* [SET TASK]:
The data below is to be returned in full and exactly.

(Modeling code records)
○ ○ ○ ○ ○

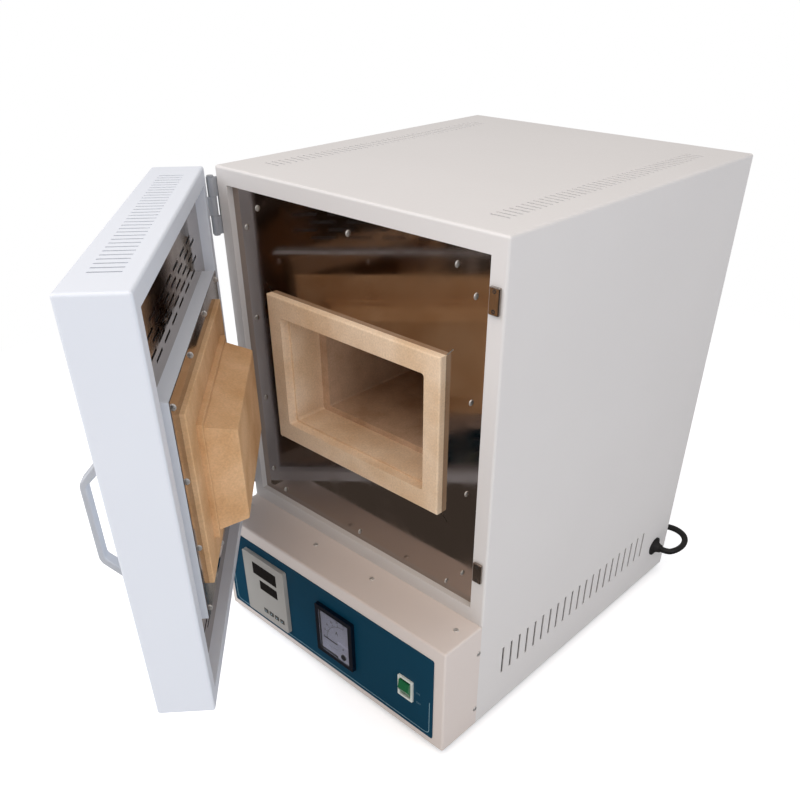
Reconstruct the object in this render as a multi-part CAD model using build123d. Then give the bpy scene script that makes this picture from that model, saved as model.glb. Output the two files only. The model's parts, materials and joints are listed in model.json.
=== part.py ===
# Bench-top muffle furnace. Millimetres, X to the right, Y to the back, Z up.
# The origin is on the floor, under the middle of the casing.
import math
import os

from build123d import *

# Casing
case_width = 440.0
case_depth = 487.0
case_height = 630.0
foot_height = 10.0
sheet = 1.5
bend = 3.0
rear_flange = 14.0
frame_side = 6.0
rim = 20.0
recess = 8.0
facing_thickness = 1.0
facing_lap = 6.0

# Louvre slots of the casing
side_slots = 21
side_slot_start = 50.0
side_slot_end = 86.0
side_slot_width = 4.0
side_slot_length = 45.0
side_slot_low = 57.5
top_slots = 40
top_slot_start = 48.0
top_slot_end = 56.8
top_slot_width = 2.6
top_slot_length = 24.0
top_slot_inset = 49.0
rear_slots = 12
rear_slot_pitch = 12.0
rear_slot_width = 3.0
rear_slot_length = 90.0
rear_slot_below_top = 230.0

# Control box below the door
control_projection = 67.0
control_height = 169.0
panel_inset = 14.0
panel_top_gap = 21.0
panel_low = 11.0
panel_shift = -3.0
panel_thickness = 1.0
panel_corner = 3.0
bracket_reach = 14.0
bracket_thickness = 1.2
rail_width = 18.0
rail_inset = 16.0
pan_flange = 15.0

# Mouth, chamber and insulation
axis_drop = 3.5
chamber_inset_x = 16.0
chamber_inset_z = 11.0
muffle_wall = 15.0
chamber_corner = 3.0
mouth_width = 240.0
mouth_height = 146.0
mouth_step = 3.0
mouth_step_depth = 12.4
mouth_corner = 4.0
collar_lap_x = 23.0
collar_lap_z = 25.0
collar_proud = 1.0
collar_depth = 59.0
collar_round = 2.0
relief_slit_length = 15.0
relief_slit_width = 1.2
relief_slit_start = 2.0
inner_side_gap = 29.0
inner_height_gap = 48.0
inner_depth_gap = 67.0
back_insulation = 56.0
inner_sheet = 1.0
inner_flange = 26.0
facing_screw_edge = 12.2
facing_screw_corner_x = 37.0
facing_screw_corner_z = 37.9
facing_screws_up = 4
shelf_flange = 15.0

# Heating winding
turn_pitch = 22.0
first_turn = 30.0
last_turn = 28.0
groove_depth = 3.0
groove_play = 0.4
ribbon_width = 8.0
ribbon_thickness = 1.5
ribbon_gap = 10.0
lead_radius = 2.0
lead_inset = 14.0
lead_drop = 180.0
bushing_radius = 5.0
bushing_play = 0.1
bushing_below = 12.0

# Thermocouple
probe_radius = 3.0
probe_play = 0.3
probe_x = 40.0
probe_rise = 20.0
probe_reach = 20.0
probe_head_radius = 14.0
probe_head_length = 26.0

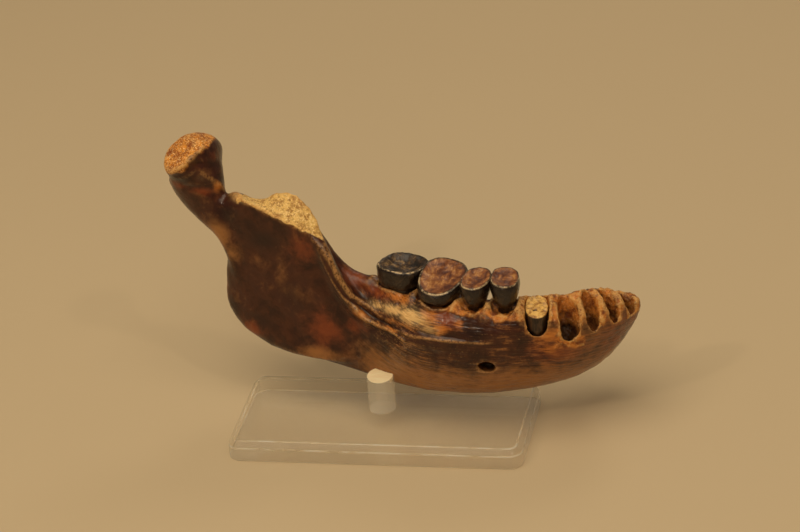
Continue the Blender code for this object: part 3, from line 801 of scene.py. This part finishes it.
jaw, normal = jaw_points(bone_mesh), jaw_normals(bone_mesh)
stands_out = ((jaw - neighbour_means(bone_mesh, jaw, NEAR_ROUNDS)) * normal).sum(1)
stands_out = neighbour_means(bone_mesh, stands_out, 2)
edge = step(stands_out, FLAT, EDGE_HEIGHT)
# where the crevices get painted shade, less on broken and worn faces
crevice_shade = step(-stands_out, FLAT, CREVICE_DEPTH) * (1 - 0.6 * np.maximum(broken, worn_face))
for name, found in (("edges", edge), ("crevices", crevice_shade)):
    print(f"{name} on {100 * (found > 0.5).mean():.0f}% of the skin")

# %% [markdown]
# ## Where each colour lies
#
# Iron and manganese from the ground have stained the bone almost black on the ramus and red-brown elsewhere.
# The lower border is tan, and where the varnish is thin over worn bone it glows from orange to cream. The
# cream patches on the shelf and on the crest of the neck are also a painted highlight where these faces meet
# the light, and the strongest black patch is painted shade in the hollow under the crest. One could paint
# this by hand in Blender. Here each stain is a soft patch with a place and a size, so the reader can move it,
# and the material breaks its outline up with noise.

# %% The stains
STAINS = {
    # name: list of centre, radii and strength
    # the cream stain: pale worn bone, and also a painted highlight on the shelf and the neck's crest
    "cream_and_highlight": (
        ((10, -34.6, -3.2), (5, 3, 2), 1), ((4.2, -35.6, -3.2), (4.4, 2.4, 1.2), 0.85),
        ((-0.6, -36.2, -3.4), (3.4, 2, 0.9), 0.6), ((15.6, -33.8, -5), (3, 2.4, 1.2), 0.5),
        ((-35.6, -50, 18.4), (2.6, 1.8, 1.2), 0.8), ((-43, -55.6, 23.4), (1, 1.4, 1), 0.6),
    ),
    "gold": (
        ((4.1, -33.1, -0.6), (6, 3, 1.4), 0.9), ((13.5, -32.8, -2.2), (4.4, 2.8, 1.8), 0.8),
        ((6, -35.4, -5.6), (7, 2.4, 1.2), 0.7), ((18, -32.4, -4.6), (3.4, 2.4, 1.6), 0.8),
        ((21.6, -29.6, -2.8), (1.6, 2, 1.2), 0.6), ((-3.5, -39, -6), (3, 1.6, 1.4), 0.8),
        ((5, -37.2, -7.6), (4, 1.6, 1), 0.6), ((36.5, -14.5, -5), (4.5, 4.5, 2), 0.8),
        ((37, -15, -8.5), (3, 3, 1.6), 0.6), ((-9.4, -40.6, 2), (2, 1.2, 3.4), 0.5),
        ((-40.4, -53, 20.6), (2.2, 2.4, 2), 0.7),
    ),
    "red": (
        ((-9, -36.6, 1.4), (8, 4, 3.2), 0.9), ((-2, -34.4, -1), (6, 3, 2.2), 0.9),
        ((18.6, -31.2, -2.4), (5, 3, 2.6), 0.9), ((-40.6, -51.4, -5), (1.8, 4, 8), 0.8),
        ((-32.4, -50.4, -16.4), (5, 3, 3.4), 0.9), ((-13, -42.6, -12), (9, 4, 6), 0.8),
        ((-5, -39.6, -10), (5, 3, 3), 0.7), ((-41.8, -56, 19.6), (5, 4, 1.6), 0.8),
        ((-48, -60, 21), (4, 4, 2.4), 0.6), ((-50, -48, 30), (3, 4, 2.4), 0.8),
        ((-44, -52, 27), (1.6, 3, 2), 0.7), ((-19, -44.4, 8), (6, 4, 5), 0.55),
        ((38, -12, -9), (10, 12, 6), 0.6), ((44, 4, -8), (8, 12, 10), 0.7),
        ((28, -22, 1.6), (5, 3, 1.6), 0.6),
    ),
    "tan": (
        ((-39.6, -54.2, 8), (4, 4, 5), 0.95), ((-35.6, -52.6, 4), (3.6, 3, 3.6), 0.6),
        ((-15, -43.4, -18.6), (17, 5, 2.6), 0.62), ((-19, -45.2, -4), (6, 3, 3), 0.3),
        ((-30, -48.6, 3), (5, 3, 3), 0.3), ((-24, -46.6, 1), (2, 3, 8), 0.3),
    ),
    "black_and_shade": (
        ((-37, -53.6, 14), (5, 3.6, 4), 0.9), ((-29, -48.6, 9), (9, 4, 4), 0.8),
        ((-46, -60.4, 23), (4, 3, 1.6), 0.8), ((-42, -52.6, 26), (2.4, 4, 2.6), 0.6),
        # the next patch fills the hollow under the crest with painted shade
        ((2.4, -37.7, -9.8), (5, 2, 1.2), 1), ((-12.6, -39.6, 4), (2, 1.6, 6), 0.5),
        ((-30, -49.6, -13), (8, 3, 3), 0.7), ((-38, -51.6, -11), (4, 3, 3), 0.8),
        ((25, -28, -4.4), (9, 3, 3), 0.9), ((16, -34.4, -9.6), (8, 3, 2), 0.6),
        ((-22, -46, -5), (8, 3, 6), 0.45),
    ),
}
LOWER_BAND, BAND_TOP = 9.0, 15.0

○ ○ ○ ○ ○

* [WRITTEN ANSWER]:
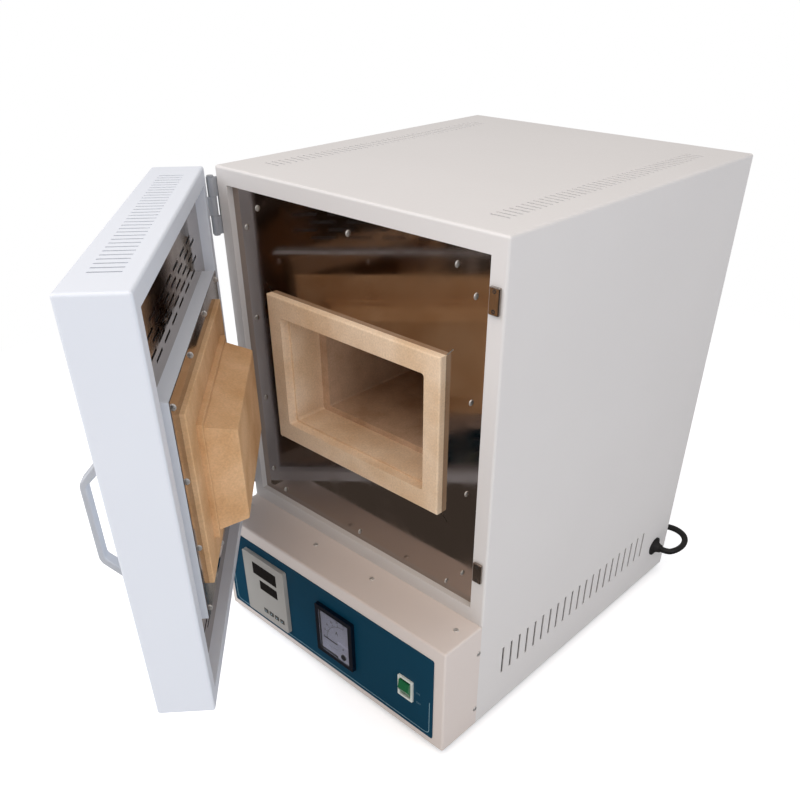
Reconstruct the object in this render as a multi-part CAD model using build123d. Then give the bpy scene script that makes this picture from that model, saved as model.glb. Output the two files only. The model's parts, materials and joints are listed in model.json.
=== part.py ===
# Bench-top muffle furnace. Millimetres, X to the right, Y to the back, Z up.
# The origin is on the floor, under the middle of the casing.
import math
import os

from build123d import *

# Casing
case_width = 440.0
case_depth = 487.0
case_height = 630.0
foot_height = 10.0
sheet = 1.5
bend = 3.0
rear_flange = 14.0
frame_side = 6.0
rim = 20.0
recess = 8.0
facing_thickness = 1.0
facing_lap = 6.0

# Louvre slots of the casing
side_slots = 21
side_slot_start = 50.0
side_slot_end = 86.0
side_slot_width = 4.0
side_slot_length = 45.0
side_slot_low = 57.5
top_slots = 40
top_slot_start = 48.0
top_slot_end = 56.8
top_slot_width = 2.6
top_slot_length = 24.0
top_slot_inset = 49.0
rear_slots = 12
rear_slot_pitch = 12.0
rear_slot_width = 3.0
rear_slot_length = 90.0
rear_slot_below_top = 230.0

# Control box below the door
control_projection = 67.0
control_height = 169.0
panel_inset = 14.0
panel_top_gap = 21.0
panel_low = 11.0
panel_shift = -3.0
panel_thickness = 1.0
panel_corner = 3.0
bracket_reach = 14.0
bracket_thickness = 1.2
rail_width = 18.0
rail_inset = 16.0
pan_flange = 15.0

# Mouth, chamber and insulation
axis_drop = 3.5
chamber_inset_x = 16.0
chamber_inset_z = 11.0
muffle_wall = 15.0
chamber_corner = 3.0
mouth_width = 240.0
mouth_height = 146.0
mouth_step = 3.0
mouth_step_depth = 12.4
mouth_corner = 4.0
collar_lap_x = 23.0
collar_lap_z = 25.0
collar_proud = 1.0
collar_depth = 59.0
collar_round = 2.0
relief_slit_length = 15.0
relief_slit_width = 1.2
relief_slit_start = 2.0
inner_side_gap = 29.0
inner_height_gap = 48.0
inner_depth_gap = 67.0
back_insulation = 56.0
inner_sheet = 1.0
inner_flange = 26.0
facing_screw_edge = 12.2
facing_screw_corner_x = 37.0
facing_screw_corner_z = 37.9
facing_screws_up = 4
shelf_flange = 15.0

# Heating winding
turn_pitch = 22.0
first_turn = 30.0
last_turn = 28.0
groove_depth = 3.0
groove_play = 0.4
ribbon_width = 8.0
ribbon_thickness = 1.5
ribbon_gap = 10.0
lead_radius = 2.0
lead_inset = 14.0
lead_drop = 180.0
bushing_radius = 5.0
bushing_play = 0.1
bushing_below = 12.0

# Thermocouple
probe_radius = 3.0
probe_play = 0.3
probe_x = 40.0
probe_rise = 20.0
probe_reach = 20.0
probe_head_radius = 14.0
probe_head_length = 26.0

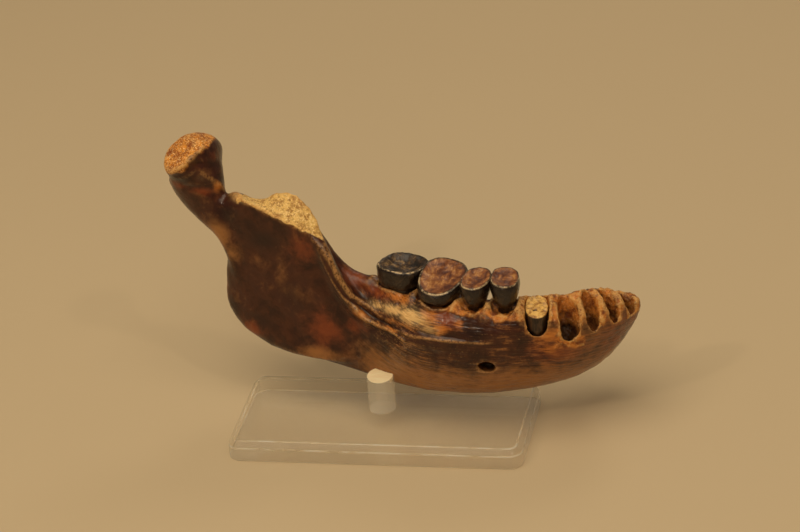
Continue the Blender code for this object: part 3, from line 801 of scene.py. This part finishes it.
jaw, normal = jaw_points(bone_mesh), jaw_normals(bone_mesh)
stands_out = ((jaw - neighbour_means(bone_mesh, jaw, NEAR_ROUNDS)) * normal).sum(1)
stands_out = neighbour_means(bone_mesh, stands_out, 2)
edge = step(stands_out, FLAT, EDGE_HEIGHT)
# where the crevices get painted shade, less on broken and worn faces
crevice_shade = step(-stands_out, FLAT, CREVICE_DEPTH) * (1 - 0.6 * np.maximum(broken, worn_face))
for name, found in (("edges", edge), ("crevices", crevice_shade)):
    print(f"{name} on {100 * (found > 0.5).mean():.0f}% of the skin")

# %% [markdown]
# ## Where each colour lies
#
# Iron and manganese from the ground have stained the bone almost black on the ramus and red-brown elsewhere.
# The lower border is tan, and where the varnish is thin over worn bone it glows from orange to cream. The
# cream patches on the shelf and on the crest of the neck are also a painted highlight where these faces meet
# the light, and the strongest black patch is painted shade in the hollow under the crest. One could paint
# this by hand in Blender. Here each stain is a soft patch with a place and a size, so the reader can move it,
# and the material breaks its outline up with noise.

# %% The stains
STAINS = {
    # name: list of centre, radii and strength
    # the cream stain: pale worn bone, and also a painted highlight on the shelf and the neck's crest
    "cream_and_highlight": (
        ((10, -34.6, -3.2), (5, 3, 2), 1), ((4.2, -35.6, -3.2), (4.4, 2.4, 1.2), 0.85),
        ((-0.6, -36.2, -3.4), (3.4, 2, 0.9), 0.6), ((15.6, -33.8, -5), (3, 2.4, 1.2), 0.5),
        ((-35.6, -50, 18.4), (2.6, 1.8, 1.2), 0.8), ((-43, -55.6, 23.4), (1, 1.4, 1), 0.6),
    ),
    "gold": (
        ((4.1, -33.1, -0.6), (6, 3, 1.4), 0.9), ((13.5, -32.8, -2.2), (4.4, 2.8, 1.8), 0.8),
        ((6, -35.4, -5.6), (7, 2.4, 1.2), 0.7), ((18, -32.4, -4.6), (3.4, 2.4, 1.6), 0.8),
        ((21.6, -29.6, -2.8), (1.6, 2, 1.2), 0.6), ((-3.5, -39, -6), (3, 1.6, 1.4), 0.8),
        ((5, -37.2, -7.6), (4, 1.6, 1), 0.6), ((36.5, -14.5, -5), (4.5, 4.5, 2), 0.8),
        ((37, -15, -8.5), (3, 3, 1.6), 0.6), ((-9.4, -40.6, 2), (2, 1.2, 3.4), 0.5),
        ((-40.4, -53, 20.6), (2.2, 2.4, 2), 0.7),
    ),
    "red": (
        ((-9, -36.6, 1.4), (8, 4, 3.2), 0.9), ((-2, -34.4, -1), (6, 3, 2.2), 0.9),
        ((18.6, -31.2, -2.4), (5, 3, 2.6), 0.9), ((-40.6, -51.4, -5), (1.8, 4, 8), 0.8),
        ((-32.4, -50.4, -16.4), (5, 3, 3.4), 0.9), ((-13, -42.6, -12), (9, 4, 6), 0.8),
        ((-5, -39.6, -10), (5, 3, 3), 0.7), ((-41.8, -56, 19.6), (5, 4, 1.6), 0.8),
        ((-48, -60, 21), (4, 4, 2.4), 0.6), ((-50, -48, 30), (3, 4, 2.4), 0.8),
        ((-44, -52, 27), (1.6, 3, 2), 0.7), ((-19, -44.4, 8), (6, 4, 5), 0.55),
        ((38, -12, -9), (10, 12, 6), 0.6), ((44, 4, -8), (8, 12, 10), 0.7),
        ((28, -22, 1.6), (5, 3, 1.6), 0.6),
    ),
    "tan": (
        ((-39.6, -54.2, 8), (4, 4, 5), 0.95), ((-35.6, -52.6, 4), (3.6, 3, 3.6), 0.6),
        ((-15, -43.4, -18.6), (17, 5, 2.6), 0.62), ((-19, -45.2, -4), (6, 3, 3), 0.3),
        ((-30, -48.6, 3), (5, 3, 3), 0.3), ((-24, -46.6, 1), (2, 3, 8), 0.3),
    ),
    "black_and_shade": (
        ((-37, -53.6, 14), (5, 3.6, 4), 0.9), ((-29, -48.6, 9), (9, 4, 4), 0.8),
        ((-46, -60.4, 23), (4, 3, 1.6), 0.8), ((-42, -52.6, 26), (2.4, 4, 2.6), 0.6),
        # the next patch fills the hollow under the crest with painted shade
        ((2.4, -37.7, -9.8), (5, 2, 1.2), 1), ((-12.6, -39.6, 4), (2, 1.6, 6), 0.5),
        ((-30, -49.6, -13), (8, 3, 3), 0.7), ((-38, -51.6, -11), (4, 3, 3), 0.8),
        ((25, -28, -4.4), (9, 3, 3), 0.9), ((16, -34.4, -9.6), (8, 3, 2), 0.6),
        ((-22, -46, -5), (8, 3, 6), 0.45),
    ),
}
LOWER_BAND, BAND_TOP = 9.0, 15.0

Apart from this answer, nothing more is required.